>>>>

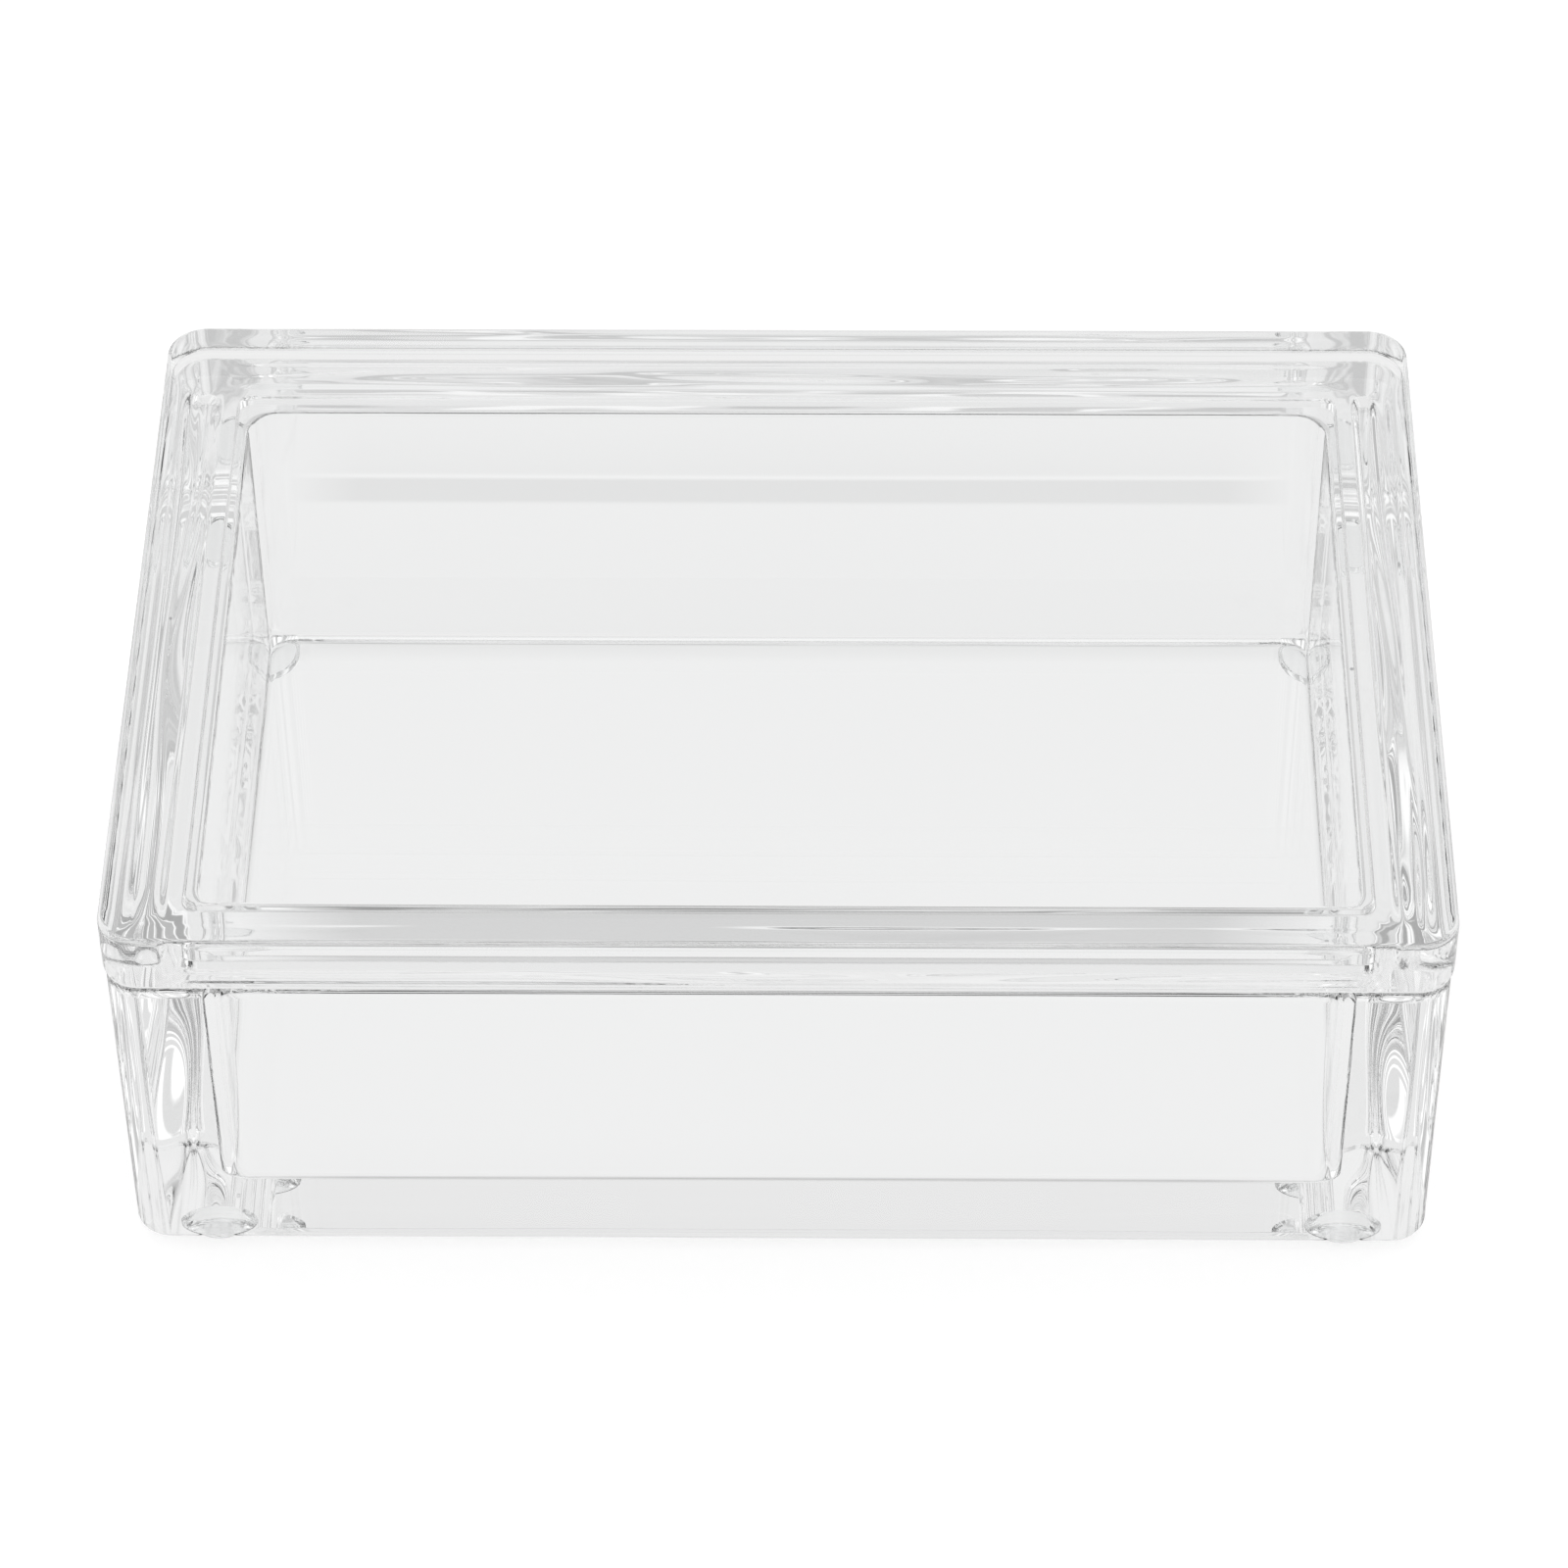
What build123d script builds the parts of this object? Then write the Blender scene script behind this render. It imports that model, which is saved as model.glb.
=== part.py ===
"""Clear acrylic storage box: a thick-walled box body, a lift-off lid and four clear bumper feet.

Frame: millimetres, X along the long side, Y towards the back, Z up.
The origin is the middle of the footprint, on the surface that the feet stand on.
The lid lies on the flat rim of the body by its own weight and lifts straight off.
"""
from build123d import *
import os

# Lid
lid_length = 108.0
lid_width = 73.3
lid_height = 5.7
lid_plate_thickness = 4.3
lid_rim_width = 6.3
lid_corner_radius = 3.2
lid_top_edge_radius = 0.5
lid_bottom_edge_radius = 0.5
pocket_corner_radius = 1.2
pocket_edge_radius = 0.3

# Box body
body_height = 30.85
wall_thickness = 7.0
floor_thickness = 3.2
wall_draft_angle = 0.25
cavity_corner_radius = 2.5
cavity_floor_radius = 0.6
rim_outer_radius = 1.1
rim_inner_radius = 0.4
base_edge_radius = 0.5

# Bumper feet
foot_diameter = 6.4
foot_height = 1.2
foot_edge_radius = 0.85
front_foot_inset_from_side = 6.9
front_foot_inset_from_front = 3.7
rear_foot_inset_from_side = 6.2
rear_foot_inset_from_back = 6.6

# How the pieces lie on each other
lid_overhang = 0.2
lid_seat_gap = 0.05

# Sizes that follow from the ones above
body_length = lid_length - 2 * lid_overhang
body_width = lid_width - 2 * lid_overhang
body_corner_radius = lid_corner_radius - lid_overhang
cavity_length = body_length - 2 * wall_thickness
cavity_width = body_width - 2 * wall_thickness
cavity_depth = body_height - floor_thickness
pocket_length = lid_length - 2 * lid_rim_width
pocket_width = lid_width - 2 * lid_rim_width
pocket_depth = lid_height - lid_plate_thickness
base_level = foot_height
rim_level = base_level + body_height
lid_level = rim_level + lid_seat_gap


def top_edges(solid):
    """Edges round the highest face of a solid."""
    return solid.faces().sort_by(Axis.Z)[-1].edges()


def bottom_edges(solid):
    """Edges round the lowest face of a solid."""
    return solid.faces().sort_by(Axis.Z)[0].edges()


def rounded_block(length, width, height, corner_radius, level):
    """Upright block with rounded corners that stands at a level."""
    outline = RectangleRounded(length, width, corner_radius)
    return extrude(Plane.XY.offset(level) * outline, height)


def make_box_body():
    """Outer block with a cavity that narrows a little towards its floor."""
    block = rounded_block(body_length, body_width, body_height, body_corner_radius, base_level)
    block = fillet(top_edges(block), rim_outer_radius)
    block = fillet(bottom_edges(block), base_edge_radius)

    mouth = RectangleRounded(cavity_length, cavity_width, cavity_corner_radius)
    mouth = Plane.XY.offset(rim_level) * mouth
    cavity = extrude(mouth, cavity_depth, dir=(0, 0, -1), taper=wall_draft_angle)
    cavity = fillet(bottom_edges(cavity), cavity_floor_radius)

    body = block - cavity
    rim = body.faces().filter_by(Axis.Z).sort_by(Axis.Z)[-1]
    return fillet(rim.inner_wires()[0].edges(), rim_inner_radius)


def make_lid():
    """Flat slab with a shallow pocket in its underside, inside a broad rim."""
    slab = rounded_block(lid_length, lid_width, lid_height, lid_corner_radius, lid_level)
    slab = fillet(top_edges(slab), lid_top_edge_radius)
    slab = fillet(bottom_edges(slab), lid_bottom_edge_radius)

    pocket = rounded_block(pocket_length, pocket_width, pocket_depth, pocket_corner_radius, lid_level)
    pocket = fillet(top_edges(pocket), pocket_edge_radius)
    return slab - pocket


def make_foot(side, end, inset_from_side, inset_from_end):
    """Stick-on bumper: a short round pad under the base, well rounded round its flat tread.

    side is -1 at the left and 1 at the right; end is -1 at the front and 1 at the back.
    """
    foot = extrude(Circle(foot_diameter / 2), foot_height)
    foot = fillet(bottom_edges(foot), foot_edge_radius)
    centre_x = side * (body_length / 2 - inset_from_side)
    centre_y = end * (body_width / 2 - inset_from_end)
    return Pos(centre_x, centre_y, 0) * foot


def write_step(name, solid):
    """Write one piece to its own file, under its own name."""
    solid.label = name
    export_step(solid, f"parts/{name}.step")


def main():
    os.makedirs("parts", exist_ok=True)
    write_step("box_body", make_box_body())
    write_step("lid", make_lid())
    front_row = ("front", -1, front_foot_inset_from_side, front_foot_inset_from_front)
    rear_row = ("rear", 1, rear_foot_inset_from_side, rear_foot_inset_from_back)
    for end_name, end, inset_from_side, inset_from_end in (front_row, rear_row):
        for side_name, side in (("left", -1), ("right", 1)):
            foot = make_foot(side, end, inset_from_side, inset_from_end)
            write_step(f"foot_{end_name}_{side_name}", foot)


main()
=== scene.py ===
"""Looks of the clear acrylic storage box: two clear mouldings, four clear bumpers and a plain studio.

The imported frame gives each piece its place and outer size. The mouldings are built here with the smooth
fillets and the shrink marks of thick acrylic, because those are what bend the light that passes through.
"""
import math

import bmesh
import bpy
from mathutils import Matrix, Vector, noise


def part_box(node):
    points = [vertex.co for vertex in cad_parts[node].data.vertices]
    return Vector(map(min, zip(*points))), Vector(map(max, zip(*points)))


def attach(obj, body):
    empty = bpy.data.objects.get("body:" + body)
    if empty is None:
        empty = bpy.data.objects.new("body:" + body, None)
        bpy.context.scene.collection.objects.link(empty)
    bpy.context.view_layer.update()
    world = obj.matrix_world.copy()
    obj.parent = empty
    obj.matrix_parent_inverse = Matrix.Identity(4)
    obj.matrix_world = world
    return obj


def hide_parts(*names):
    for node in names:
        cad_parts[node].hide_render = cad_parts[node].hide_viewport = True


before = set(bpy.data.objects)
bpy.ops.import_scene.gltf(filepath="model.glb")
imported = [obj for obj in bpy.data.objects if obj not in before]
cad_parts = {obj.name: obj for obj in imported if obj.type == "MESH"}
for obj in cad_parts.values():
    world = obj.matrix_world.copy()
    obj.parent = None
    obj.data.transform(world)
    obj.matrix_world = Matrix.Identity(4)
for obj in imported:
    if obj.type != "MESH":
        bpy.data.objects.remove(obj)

bl_info = {
    "name": "Clear Acrylic Storage Box",
    "version": (1, 0, 0),
    "blender": (4, 5, 0),
    "location": "3D View > Sidebar > Acrylic Box",
    "description": "Builds a thick-walled clear acrylic box with a lift-off lid, and its studio",
    "category": "Object",
}

MM = 0.001
PLACE_TOLERANCE = 0.02 * MM

# How finely the mouldings are cut
CORNER_STEPS = 12
SIDE_STEPS = (80, 55)
RIM_CUTS = 90
LID_TOP_CUTS = 11
LID_EDGE_CUTS = 9
WALL_CUTS = 24
BASE_CUTS = 40
RIM_OUTER_STEPS = 8
RIM_INNER_STEPS = 4
BASE_EDGE_STEPS = 5
CAVITY_FLOOR_STEPS = 5
LID_EDGE_STEPS = 6
POCKET_MOUTH_STEPS = 3
POCKET_EDGE_STEPS = 4
SHARP_ANGLE = math.radians(60)
FLAT_FACE_WEIGHT = 50

# Shrink marks: the left, right, front and rear sides' shares of the depth, and where the marks end
RIM_SHARE = (1.0, 1.0, 0.12, 0.5)
LINE_SHARE = (1.0, 1.0, 0.1, 0.3)
BASE_SHARE = (1.0, 1.0, 0.1, 0.1)
RIM_SINK_ENDS = (4 * MM, 9 * MM)
BASE_SINK_ENDS = (11 * MM, 36 * MM)
WALL_SINK_MARGIN = 3 * MM
LID_SINK_ENDS = (5 * MM, 8 * MM)
LID_SINK_OUTER_EDGE = (1.4 * MM, 2.2 * MM)
LID_SINK_INNER_EDGE = (4.3 * MM, 5.0 * MM)
OUTER_FACE_DEPTH = 0.1 * MM
LEVEL_NORMAL = 0.7
UPRIGHT_NORMAL = 0.3

# Flow lines under the lid's rim
LINE_SPACING = 1.5 * MM
LINE_DRIFT = 1.5 * MM
LINE_LENGTH = 34 * MM
SWAY_BREADTH = 4
FLANK_STEEPNESS = 5
SWAY_SEED = 11.0
LINE_SEED = 3.0
SEED_STEP = 7.0

# Bumper feet
FOOT_NODES = ("foot_front_left", "foot_front_right", "foot_rear_left", "foot_rear_right")
BUMPER_BOND = 0.03 * MM
BUMPER_EDGE_RADIUS = 0.85 * MM
BUMPER_SIDES = 64
BUMPER_EDGE_STEPS = 8

# Plastics
ACRYLIC_IOR = 1.49
ACRYLIC_SMEAR_SCALE = 60
ACRYLIC_ROUGHNESS = (0.0, 0.012)
ACRYLIC_WAVE_HEIGHT = 0.02 * MM
BUMPER_IOR = 1.46
BUMPER_SMEAR_SCALE = 500
BUMPER_ROUGHNESS = (0.02, 0.12)
BUMPER_WAVE_HEIGHT = 0.03 * MM
SMEAR_DETAIL = 3
SMEAR_SPAN = (0.5, 0.75)
SPECK_SCALE = 45
SPECK_RADIUS = 0.12 * MM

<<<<

> [YOUR OBJECTIVE]: Transcribe nothing but the lines from the line with "for end_name, end, inset_from_side, inset_from_end" through the line with "import math", reproducing each exactly.

> [EXPECTED OUTPUT]:
    for end_name, end, inset_from_side, inset_from_end in (front_row, rear_row):
        for side_name, side in (("left", -1), ("right", 1)):
            foot = make_foot(side, end, inset_from_side, inset_from_end)
            write_step(f"foot_{end_name}_{side_name}", foot)


main()
=== scene.py ===
"""Looks of the clear acrylic storage box: two clear mouldings, four clear bumpers and a plain studio.

The imported frame gives each piece its place and outer size. The mouldings are built here with the smooth
fillets and the shrink marks of thick acrylic, because those are what bend the light that passes through.
"""
import math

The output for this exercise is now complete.